New Mexico’s massive challenge this season is finding a way to build an offense that’s at least somewhat close to the effectiveness it had last year with Dampier while also having a massive turnaround on the defensive side of the ball. If 2025 is just a downgraded version of the 2024 offense with a 2024-caliber defense, the Lobos will go 2-10. Find ways to keep the offensive production up while improving the defense could lead to another season close to (or perhaps even reaching) bowl eligibility.
Spence Nowinsky will be the name to watch for the Lobos. He’s the new defensive coordinator. Mendenhall and his DC, Nick Howell, couldn’t get a one-year turnaround working for New Mexico, but Nowinsky has done some pretty good work at his previous stops. Most recently he flipped Memphis’ defense from ranking 95th in FBS up to 52nd (which included jumping from 79th to 18th in rushing yards per game). Before that he coached the Ohio Bobcats to ranking fourth in FBS in yards allowed per game (and he had similarly great coaching success at Miami of Ohio and Illinois State before that).
If there’s someone you can put your trust in to find a way to get a defense in working shape, it’s Coach Nowinsky. He’s done it time and time again, and at schools with less of a national profile than New Mexico.
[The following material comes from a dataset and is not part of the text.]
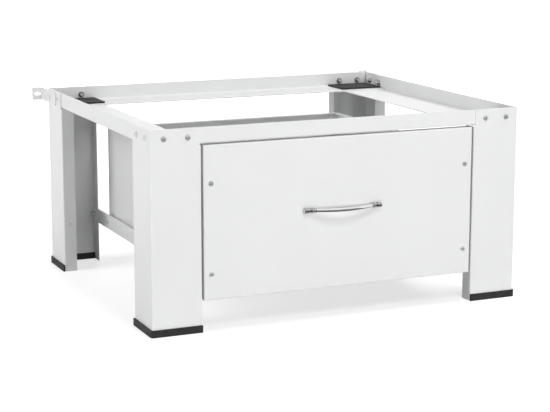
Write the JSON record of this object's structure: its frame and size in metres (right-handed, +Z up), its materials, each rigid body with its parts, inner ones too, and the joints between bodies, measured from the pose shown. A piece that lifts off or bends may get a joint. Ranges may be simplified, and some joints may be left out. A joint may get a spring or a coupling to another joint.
{
  "type": "washer pedestal with drawer",
  "caption": "White sheet-metal pedestal for a washing machine: four folded legs, a railed tray, wall brackets and a drawer with a bow handle.",
  "frame": {"origin": "on the floor, in the middle of the bounding box, which runs from the handle's front to the wall brackets' back", "axes": "+X to the right when facing the drawer, +Y to the wall (the drawer opens towards -Y), +Z up"},
  "size_m": [0.668, 0.598, 0.315],
  "materials": {
    "white_paint": "smooth white powder coat",
    "trim_rubber": "satin black edge trim",
    "pad_rubber": "matt black pad",
    "zinc": "bright zinc plate",
    "ball_steel": "polished bearing steel",
    "handle_chrome": "polished chrome plate"
  },
  "bodies": {
    "frame": {"leg_front_left": "white_paint", "leg_front_right": "white_paint", "leg_rear_left": "white_paint", "leg_rear_right": "white_paint", "foot_trim_front_left": "trim_rubber", "foot_trim_front_right": "trim_rubber", "foot_trim_rear_left": "trim_rubber", "foot_trim_rear_right": "trim_rubber", "rail_front": "white_paint", "rail_rear": "white_paint", "rail_left": "white_paint", "rail_right": "white_paint", "corner_pad_front_left": "pad_rubber", "corner_pad_front_right": "pad_rubber", "corner_pad_rear_left": "pad_rubber", "corner_pad_rear_right": "pad_rubber", "wall_bracket_left": "white_paint", "wall_bracket_right": "white_paint", "frame_screws": "zinc", "frame_nuts": "zinc", "runner_left": "white_paint", "runner_right": "white_paint", "runner_bolts": "zinc", "runner_nuts": "zinc", "slide_outer_left": "zinc", "slide_outer_right": "zinc", "slide_screws": "zinc"},
    "drawer": {"slide_inner_left": "zinc", "slide_inner_right": "zinc", "slide_inner_screws": "zinc", "drawer_front": "white_paint", "drawer_side_left": "white_paint", "drawer_side_right": "white_paint", "drawer_back": "white_paint", "drawer_bottom": "white_paint", "drawer_screws": "zinc", "drawer_nuts": "zinc", "handle": "handle_chrome", "handle_screws": "zinc"},
    "ball_cage_left": {"ball_cage_left": "zinc", "slide_balls_left": "ball_steel"},
    "ball_cage_right": {"ball_cage_right": "zinc", "slide_balls_right": "ball_steel"}
  },
  "joints": [
    {"name": "drawer_slide", "type": "slide", "parent": "frame", "child": "drawer", "axis": [0, -1, 0], "range_m": [0, 0.35]},
    {"name": "cage_slide_left", "type": "slide", "parent": "frame", "child": "ball_cage_left", "axis": [0, -1, 0], "range_m": [0, 0.175]},
    {"name": "cage_slide_right", "type": "slide", "parent": "frame", "child": "ball_cage_right", "axis": [0, -1, 0], "range_m": [0, 0.175]}
  ],
  "couplings": [
    {"joint": "cage_slide_left", "follows": "drawer_slide", "ratio": 0.5},
    {"joint": "cage_slide_right", "follows": "drawer_slide", "ratio": 0.5}
  ]
}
The offense doesn’t feel like it has further to go, but replacing Dampier is a monumental task. He was essentially an offense unto himself (again, nearly 4,000 yards of offense came directly through his arms and legs last year). Layne, who appears to be the most likely player to win the right to be Dampier’s successor, does not possess the same dynamic running ability. He ran for 23 yards in all of 2024 (on 25 attempts). That means Layne will be doing quarterbacking the old fashioned way, with his right arm. And that shouldn’t be much of a worry. There are encouraging signs, despite a still relatively small sample size for him as a starter. Stretch his per-game average from 2024 over a presumed fully-healthy 12-game season and it would add up to roughly 3,000 yards, 28 touchdowns and eight interceptions. Those are offensive-player-of-the-year-type numbers.
Combine Layne’s potential as a passer with Humphrey, someone who’s run for nearly 1,400 yards and more than 15 touchdowns in a single season, and there’s every chance the Lobos could pull off a solid one-two punch in the run and pass game.
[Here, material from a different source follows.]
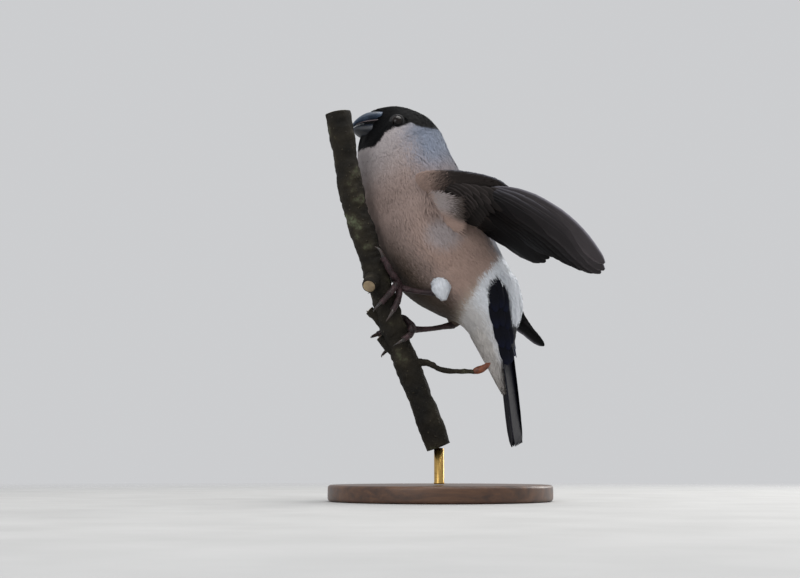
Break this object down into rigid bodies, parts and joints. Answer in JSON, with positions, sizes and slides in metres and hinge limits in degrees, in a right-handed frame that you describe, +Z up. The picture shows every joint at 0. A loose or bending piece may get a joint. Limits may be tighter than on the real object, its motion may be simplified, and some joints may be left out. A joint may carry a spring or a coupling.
{
  "type": "perched bullfinch display model",
  "caption": "Life-size female bullfinch gripping a short upright stem, near wing half open, far wing folded, on a round display base with a rod.",
  "frame": {"origin": "centre of the underside of the display base", "axes": "+Z up; the bill points towards -X; the bird's left side, with the open wing, faces -Y"},
  "size_m": [0.0976, 0.0972, 0.1518],
  "materials": {
    "head_feathers": "glossy black cap feathers",
    "back_feathers": "soft bluish grey contour feathers",
    "breast_feathers": "soft grey-brown contour feathers with a pinkish tint",
    "tail_feathers": "blue-black flight feathers",
    "wing_feathers": "blackish brown flight feathers, paler coverts",
    "white_feathers": "downy white feathers",
    "bill_horn": "smooth dark horn",
    "eye": "wet black",
    "leg_skin": "scaled dark brown skin",
    "claw_horn": "dark horn with paler tips",
    "bark": "rough olive-brown bark with grey-green lichen",
    "base_wood": "satin dark stained wood",
    "rod_brass": "brushed brass"
  },
  "bodies": {
    "root": {"head": "head_feathers", "neck": "back_feathers", "torso": "breast_feathers", "tail": "tail_feathers", "wing_left": "wing_feathers", "wing_right": "wing_feathers", "bill_upper": "bill_horn", "bill_lower": "bill_horn", "eye_left": "eye", "eye_right": "eye", "thigh_left": "white_feathers", "tarsus_left": "leg_skin", "foot_left": "leg_skin", "claw_left_toe_up": "claw_horn", "claw_left_toe_middle": "claw_horn", "claw_left_toe_low": "claw_horn", "claw_left_toe_back": "claw_horn", "thigh_right": "white_feathers", "tarsus_right": "leg_skin", "foot_right": "leg_skin", "claw_right_toe_up": "claw_horn", "claw_right_toe_middle": "claw_horn", "claw_right_toe_low": "claw_horn", "claw_right_toe_back": "claw_horn", "perch": "bark", "stand_base": "base_wood", "stand_rod": "rod_brass"}
  },
  "joints": []
}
But all of this comes with the caveat that these players need to be able to make the transition from FCS (or JUCO) and be effective at the FBS level. Averaging 245 passing yards per game at Idaho or rushing for 1,400 yards at Montana State is one thing. Can those guys do it at the Mountain West level? And can they do it behind an offensive line that won’t be one of the best in the conference, or with wide receivers that won’t be as elite relative to the defensive backs they’re going against? After all, those two guys were on FCS playoff teams last year. They were surrounded by the best the subdivision had to offer and New Mexico won’t give the same benefit of being surrounded by the best in their conference or nation.
Preseason Game Prediction — Close win
Bronco Mendenhall has openly admitted he’d rather not go down to New Mexico, but luckily for college football fans at large, he’s not the one that gets to decide that. Utah State will go down to Albuquerque to play the Lobos, but I think it will end up being a good end for Mendenhall and the Aggies. As much as New Mexico wants to believe they’re out of the 2-3 win doghouse, it probable that the Lobos are not going to be at their best this season. And while Utah State may not be in much better of a situation, there’s more stability historically with the Aggies and they’ll have the advantage in head coach (not to rub UNM’s nose in it once again).